Steps for Homeowners Facing Non-Renewal
Homeowners who receive a notice of non-renewal should act immediately, as finding a new carrier in the current California market can take weeks or months. Experts recommend the following steps to mitigate exposure:
- Request a formal letter of non-renewal: Ensure the insurer provides a written statement that the policy is being canceled due to a general market exit rather than a property-specific risk. This document is often required to qualify for the FAIR Plan.
- Audit the HOA Master Policy: Review the condo association’s master policy to see if it is “All-In” or “Bare Walls.” An “All-In” policy may cover some interior elements, reducing the amount of individual coverage needed.
- Shop for “Surplus Lines” Insurance: If standard carriers refuse coverage, look for surplus lines insurers. These are non-admitted carriers that can write high-risk policies, though they are often more expensive and may not have the same state-guaranteed protections.

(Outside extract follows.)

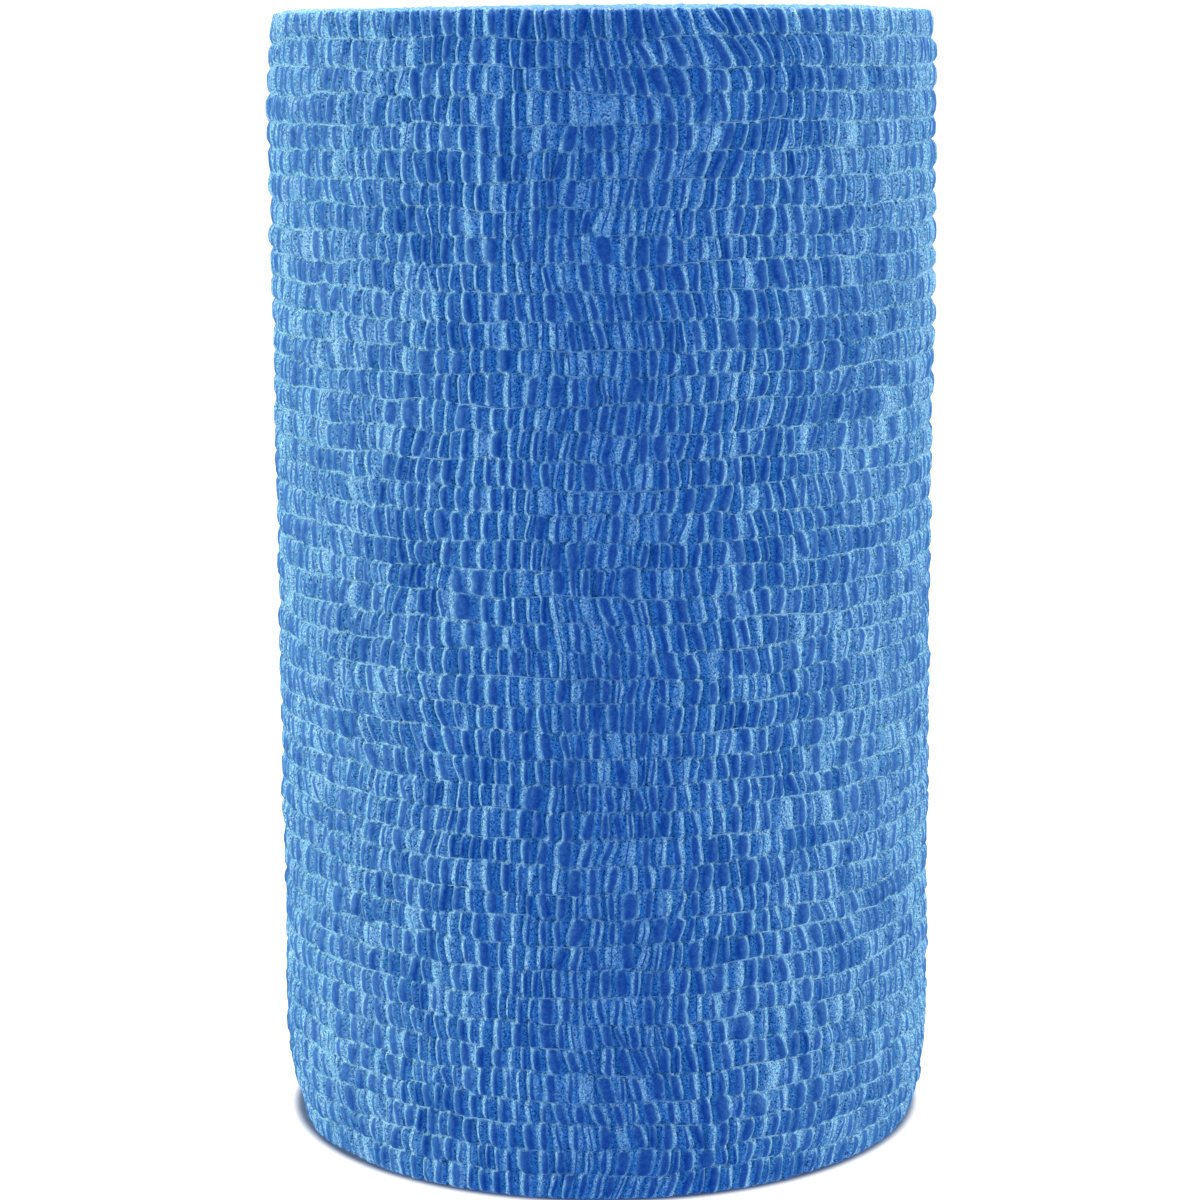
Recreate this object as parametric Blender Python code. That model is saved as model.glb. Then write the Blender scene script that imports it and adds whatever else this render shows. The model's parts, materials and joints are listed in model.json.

- Document Property Condition: Keep a detailed inventory and photos of the unit’s interior. If a new insurer requires a physical inspection, having proof of updated wiring or plumbing can sometimes help in securing a lower rate.
The California Department of Insurance continues to review requests for rate increases from remaining carriers to prevent further exits, but the transition remains volatile. Homeowners are encouraged to monitor official state advisories for updates on insurance regulations and available resources.
The next major checkpoint for California insurance stability will be the ongoing regulatory reviews of rate filings by the Department of Insurance, which determine whether carriers can raise premiums enough to remain in the state. Residents are encouraged to share their experiences and seek professional brokerage advice to navigate the current shortage.